Anderson is a regular Saturday night performer and a long-time member at Nashville’s Grand Ol’ Opry (1961). In a recent interview, Anderson tells us that becoming a member of the Opry and being inducted into the Country Music Hall of Fame (2001) were both defining moments in his career.
In addition to his Opry appearances, he still tours approximately 50 dates a year. One of those dates will be November 9th for the “Old Dominion Barn Dance” at the historic Beacon Theater in Hopewell, VA. Anderson will headline the show and along with Donna Meade, the ODBD cast and Tony Jackson. Anderson was scheduled to appear last year but a good old’ Virginia snow storm cancelled the show. Good news is — though it will be cold — there is no forecast for the ‘flurry’ stuff.
He’s sure to share his classics along with fan favorites including songs from last year’s album titled ANDERSON. Hopefully, he’ll give a sneak preview of the songs that he plans to include on his next recording project. Anderson will hit the studio later this year for a new release in 2020. Regardless, with over 60 albums under his belt, his legendary voice has plenty of material to bring to the legendary Barn Dance.
His distinctive, soft voice has made huge contributions to country music as has his passion for writing.
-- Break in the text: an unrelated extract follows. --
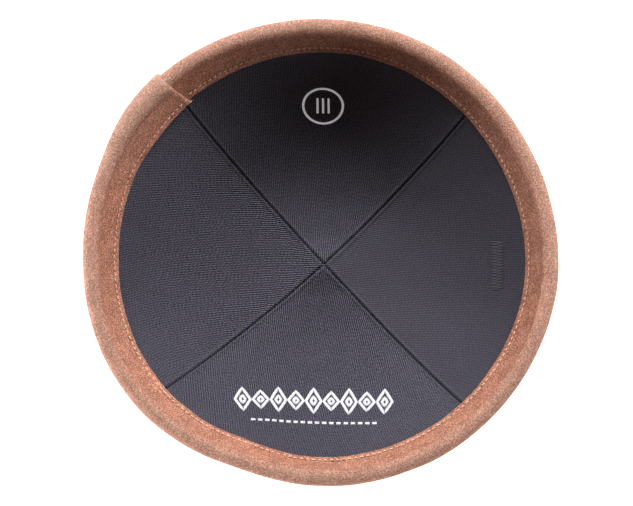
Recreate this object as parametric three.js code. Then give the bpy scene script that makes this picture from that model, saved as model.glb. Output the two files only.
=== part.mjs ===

Add ‘author’ to this journey.
In 2016, he released an updated autobiography written with noted Nashville journalist, Peter Cooper, titled “Whisperin’ Bill Anderson – An Unprecedented Life In Country Music.” Anderson’s first bestseller autobiography, “Whisperin’ Bill,” was published in 1989. His second book, a humorous look at the music business titled, “I Hope You’re Living As High On The Hog As The Pig You Turned Out To Be,” was published in 1993 and is currently in its twelfth printing. (Yes, Bill Anderson has a real sense of humor among his talents.)
Looks like that journalism degree has paid off. One could say “Whispering” Bill Anderson has quietly been writing his own story, his own way for over 50 years — and counting.